▶ _Task prompt_: Look below for the line containing "all round the finger"; from there through the line containing "shown = obj.evaluated_get(depsgraph)", both lines included, please set down each line exactly and nothing else.

= = = =

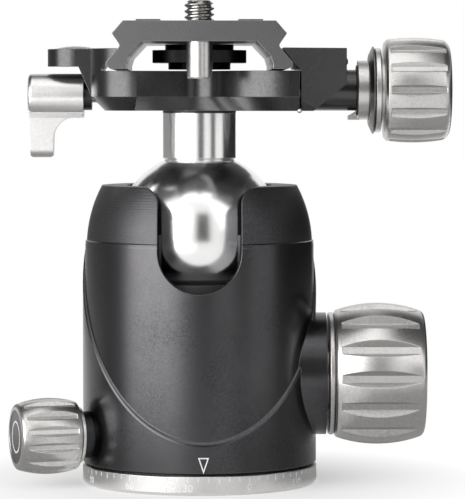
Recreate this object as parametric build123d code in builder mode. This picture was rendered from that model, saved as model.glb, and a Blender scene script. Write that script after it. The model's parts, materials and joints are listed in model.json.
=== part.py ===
from build123d import *
import os
from math import atan2, cos, degrees, radians, sin, sqrt, tan

os.makedirs("parts", exist_ok=True)

# Tripod ball head, in millimetres. Origin: centre of the underside of the pan base.
# +Z is up, the main lock knob is on +X and the front drop notch faces -Y.

# ---------------------------------------------------------------- clearances
running_gap = 0.05  # radial, shaft in its bore
slide_gap = 0.1  # radial, journals and pistons
seat_gap = 0.3  # between curved faces that only pass each other
fit_gap = 0.02  # radial, between two parts fixed together
face_gap = 0.05  # axial, between flat faces that meet
end_gap = 0.1  # axial, between faces that turn on each other
spare = 1.0  # how far a cutter runs past what it cuts

# ---------------------------------------------------------------- ball, liner and housing wall
ball_radius = 18.0
liner_gap = 0.1
liner_wall = 0.6
housing_wall = 5.95  # around the chamber, below the swept step
upper_in = 0.55  # depth of the swept step
body_chamfer = 0.3
liner_inner = ball_radius + liner_gap
liner_outer = liner_inner + liner_wall
seat_radius = liner_outer + seat_gap
body_radius = seat_radius + housing_wall
upper_radius = body_radius - upper_in

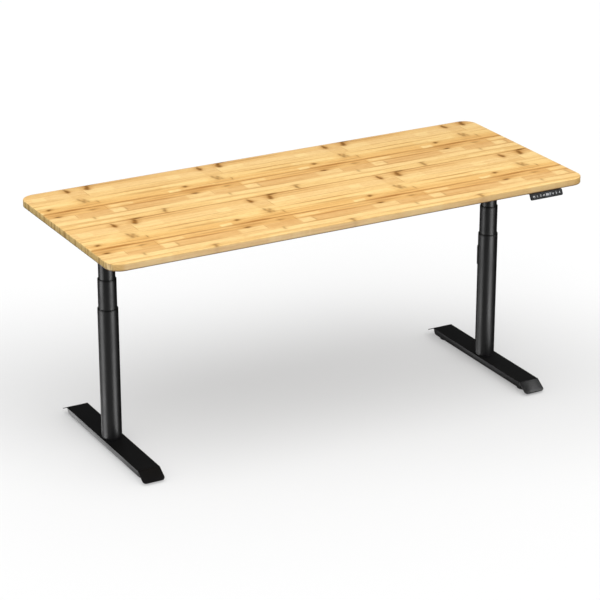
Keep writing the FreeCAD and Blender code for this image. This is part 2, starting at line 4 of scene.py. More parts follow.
import bpy
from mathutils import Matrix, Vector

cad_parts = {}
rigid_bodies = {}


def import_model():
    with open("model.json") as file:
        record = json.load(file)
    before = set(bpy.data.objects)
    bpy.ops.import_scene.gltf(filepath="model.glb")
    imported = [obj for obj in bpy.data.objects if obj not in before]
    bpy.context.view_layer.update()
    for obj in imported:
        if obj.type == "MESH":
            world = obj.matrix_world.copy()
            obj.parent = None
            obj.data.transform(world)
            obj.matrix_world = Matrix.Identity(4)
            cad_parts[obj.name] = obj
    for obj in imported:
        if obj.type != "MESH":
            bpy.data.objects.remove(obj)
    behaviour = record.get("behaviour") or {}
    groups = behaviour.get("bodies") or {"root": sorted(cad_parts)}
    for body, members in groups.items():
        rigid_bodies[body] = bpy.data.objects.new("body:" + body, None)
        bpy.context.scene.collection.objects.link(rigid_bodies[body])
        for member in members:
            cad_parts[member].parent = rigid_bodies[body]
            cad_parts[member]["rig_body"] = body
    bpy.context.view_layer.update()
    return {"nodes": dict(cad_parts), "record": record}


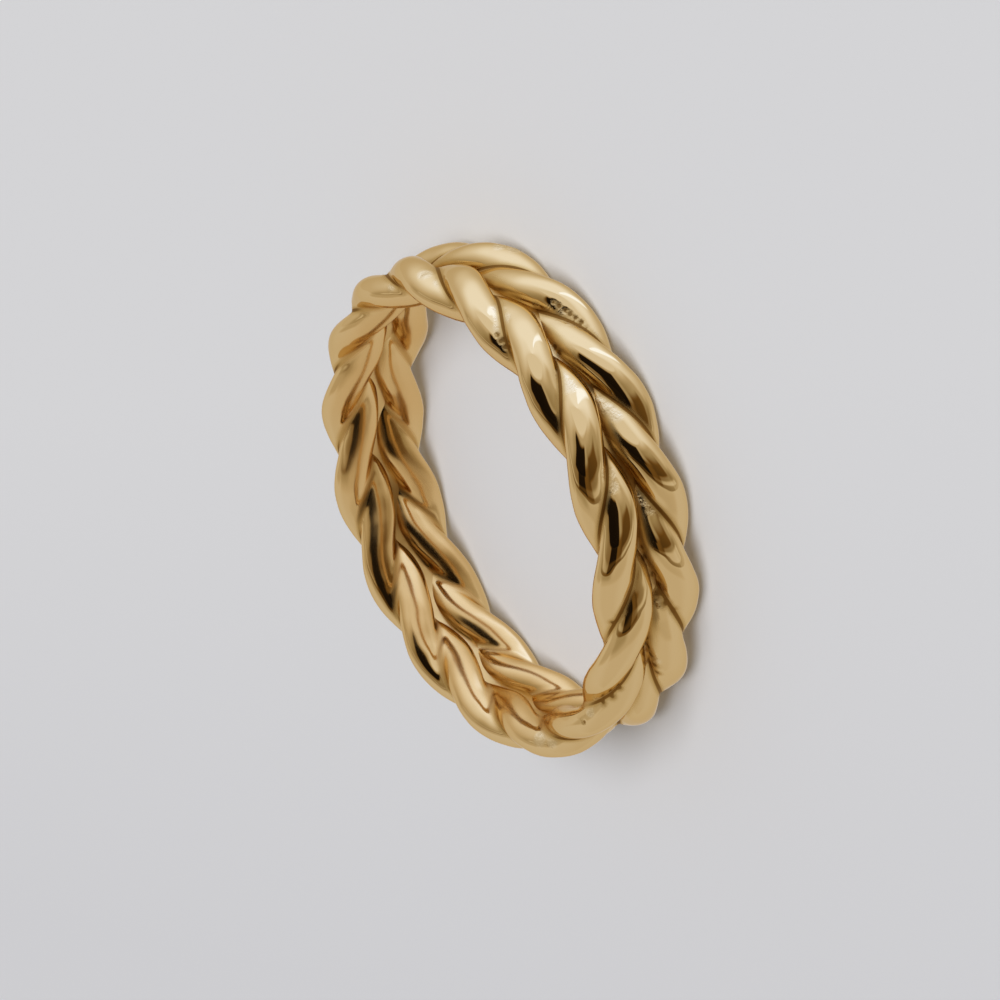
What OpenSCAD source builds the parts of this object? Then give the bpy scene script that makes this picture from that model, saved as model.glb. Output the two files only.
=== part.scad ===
// Braided band ring, lying on its side with the finger's way along Z.
// Two strands run side by side round the finger. Each is a pair of wires twisted together and
// fused, and the two are twisted in opposite ways, so that every lobe of one strand lies against
// a waist of the other and the pair reads as a braid.

/* [Ring] */
// Diameter of the finger hole, between the lobes that reach furthest in
finger_hole_d = 16.8; // [13:0.1:23]
// Width of the band along the finger
band_width = 4.64; // [3:0.02:7]
// Thickness of the band, from the finger hole to the outside
band_thickness = 2; // [1.2:0.02:3]

/* [Twisted strands] */
// Half turns of each strand round the ring, which are the lobes seen on its face
half_turns = 15; // [9:1:20]
// How far the two wires of a strand stand apart: 0 is one wire, 1 is two that only touch
wire_spread = 0.55; // [0.3:0.05:0.8]
// Clear seam left where a lobe of one strand comes closest to the other strand
seam_gap = 0.12; // [0.12:0.01:0.4]

/* [Smoothness] */
// Sections along each lobe
sections_per_lobe = 13; // [8:1:14]
// Points round each wire's part of a section
points_per_wire = 10; // [6:1:10]

/* [Hidden] */

// The band's middle circle, and the height at which the middle of the seam lies
middle_r = (finger_hole_d + band_thickness) / 2;
seam_z = band_width / 2;

// Half of a wire's thickness, from the finger hole outward
wire_half_thick = band_thickness / 2 / (1 + wire_spread);

// Half of a wire's width along the finger. Across the seam, two lobes come closest when both
// strands stand at 45 degrees. The wires' centres are then two half widths and the seam gap
// apart, which makes the half width the smaller root of a quadratic.
reach = 1 + wire_spread * (1 + 1 / sqrt(2));
root_a = reach ^ 2 - 1 + wire_spread ^ 2 / 2;
root_b = band_width * reach + seam_gap;
root_c = (band_width ^ 2 - seam_gap ^ 2) / 4;
wire_half_width = (root_b - sqrt(root_b ^ 2 - 4 * root_a * root_c)) / (2 * root_a);

// Height of each strand's middle line above or below the seam
strand_offset = seam_z - wire_half_width * (1 + wire_spread);

// A section's outline in units of one wire's half thickness and half width: two circles of
// radius 1 that cross at a crease, each drawn from one crease to the other
crease_angle = acos(-wire_spread);
points_round = 2 * points_per_wire;
section_count = sections_per_lobe * half_turns;

// Point i of one section's outline, across the finger and along it
function wire_arc(i) =
    let (a = crease_angle * (2 * i / points_per_wire - 1))
    [wire_spread + cos(a), sin(a)];
function outline_point(i) =
    i < points_per_wire ? wire_arc(i) : -wire_arc(i - points_per_wire);

// The same point after the section has turned about the strand's middle line
function turned(p, turn) =
    [p[0] * cos(turn) - p[1] * sin(turn), p[0] * sin(turn) + p[1] * cos(turn)];

// One point of a strand. side is 1 for the upper strand and -1 for the lower one, which is the
// upper one's mirror image about the seam, set a quarter turn on.
function strand_point(section, i, side) =
    let (
        around = 360 * section / section_count,
        turn = around * half_turns / 2 + (side > 0 ? 0 : 90),
        p = turned(outline_point(i), turn),
        r = middle_r - p[0] * wire_half_thick,
        z = seam_z + side * (strand_offset + p[1] * wire_half_width)
    )
    [r * cos(around), r * sin(around), z];

// Number of a point in the strand's list. After an odd number of half turns the last section
// meets the first one half a turn round.
function point_number(section, i) =
    let (wrap = section == section_count && half_turns % 2 == 1 ? points_per_wire : 0)
    (section % section_count) * points_round + (i + wrap) % points_round;

// The two triangles that join neighbouring points of neighbouring sections
function patch(section, i) =
    let (
        a = point_number(section, i),
        b = point_number(section, i + 1),
        c = point_number(section + 1, i + 1),
        d = point_number(section + 1, i)
    )
    [[a, d, b], [b, d, c]];

// A closed strand: two twisted and fused wires all round the finger
module twisted_strand(side) {
    points = [
        for (section = [0 : section_count - 1], i = [0 : points_round - 1])
            strand_point(section, i, side)
    ];
    faces = [
        for (section = [0 : section_count - 1], i = [0 : points_round - 1])
            for (triangle = patch(section, i))
                side > 0 ? triangle : [triangle[2], triangle[1], triangle[0]]
    ];
    polyhedron(points = points, faces = faces, convexity = 10);
}

module upper_strand() {
    color("goldenrod") twisted_strand(1);
}

module lower_strand() {
    color("gold") twisted_strand(-1);
}

upper_strand();
lower_strand();
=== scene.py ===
"""Braided band ring in polished gold, built round its solids as a Blender add-on that runs as a script."""
import math

import bmesh
import bpy
from bpy.props import FloatProperty, FloatVectorProperty, IntProperty, PointerProperty
from mathutils import Matrix, Vector


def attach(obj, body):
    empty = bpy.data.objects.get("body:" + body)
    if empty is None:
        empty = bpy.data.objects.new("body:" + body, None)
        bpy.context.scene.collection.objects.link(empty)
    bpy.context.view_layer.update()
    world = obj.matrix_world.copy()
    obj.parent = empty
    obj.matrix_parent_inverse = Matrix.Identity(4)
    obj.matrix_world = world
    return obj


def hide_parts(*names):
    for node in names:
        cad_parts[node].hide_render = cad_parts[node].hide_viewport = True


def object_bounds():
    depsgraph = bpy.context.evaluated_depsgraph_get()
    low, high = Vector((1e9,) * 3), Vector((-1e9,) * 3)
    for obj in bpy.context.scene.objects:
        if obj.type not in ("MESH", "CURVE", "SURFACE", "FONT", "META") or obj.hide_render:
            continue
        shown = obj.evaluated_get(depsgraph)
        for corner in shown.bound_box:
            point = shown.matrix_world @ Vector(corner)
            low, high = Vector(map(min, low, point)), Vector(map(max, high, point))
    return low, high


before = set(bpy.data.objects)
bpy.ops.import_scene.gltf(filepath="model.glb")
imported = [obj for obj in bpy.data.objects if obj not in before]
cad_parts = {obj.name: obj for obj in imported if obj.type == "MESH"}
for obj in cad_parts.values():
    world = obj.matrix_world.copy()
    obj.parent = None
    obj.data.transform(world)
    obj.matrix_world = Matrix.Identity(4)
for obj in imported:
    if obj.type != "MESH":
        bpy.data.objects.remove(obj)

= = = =

▶ _Result for this task_:
// A closed strand: two twisted and fused wires all round the finger
module twisted_strand(side) {
    points = [
        for (section = [0 : section_count - 1], i = [0 : points_round - 1])
            strand_point(section, i, side)
    ];
    faces = [
        for (section = [0 : section_count - 1], i = [0 : points_round - 1])
            for (triangle = patch(section, i))
                side > 0 ? triangle : [triangle[2], triangle[1], triangle[0]]
    ];
    polyhedron(points = points, faces = faces, convexity = 10);
}

module upper_strand() {
    color("goldenrod") twisted_strand(1);
}

module lower_strand() {
    color("gold") twisted_strand(-1);
}

upper_strand();
lower_strand();
=== scene.py ===
"""Braided band ring in polished gold, built round its solids as a Blender add-on that runs as a script."""
import math

import bmesh
import bpy
from bpy.props import FloatProperty, FloatVectorProperty, IntProperty, PointerProperty
from mathutils import Matrix, Vector


def attach(obj, body):
    empty = bpy.data.objects.get("body:" + body)
    if empty is None:
        empty = bpy.data.objects.new("body:" + body, None)
        bpy.context.scene.collection.objects.link(empty)
    bpy.context.view_layer.update()
    world = obj.matrix_world.copy()
    obj.parent = empty
    obj.matrix_parent_inverse = Matrix.Identity(4)
    obj.matrix_world = world
    return obj


def hide_parts(*names):
    for node in names:
        cad_parts[node].hide_render = cad_parts[node].hide_viewport = True


def object_bounds():
    depsgraph = bpy.context.evaluated_depsgraph_get()
    low, high = Vector((1e9,) * 3), Vector((-1e9,) * 3)
    for obj in bpy.context.scene.objects:
        if obj.type not in ("MESH", "CURVE", "SURFACE", "FONT", "META") or obj.hide_render:
            continue
        shown = obj.evaluated_get(depsgraph)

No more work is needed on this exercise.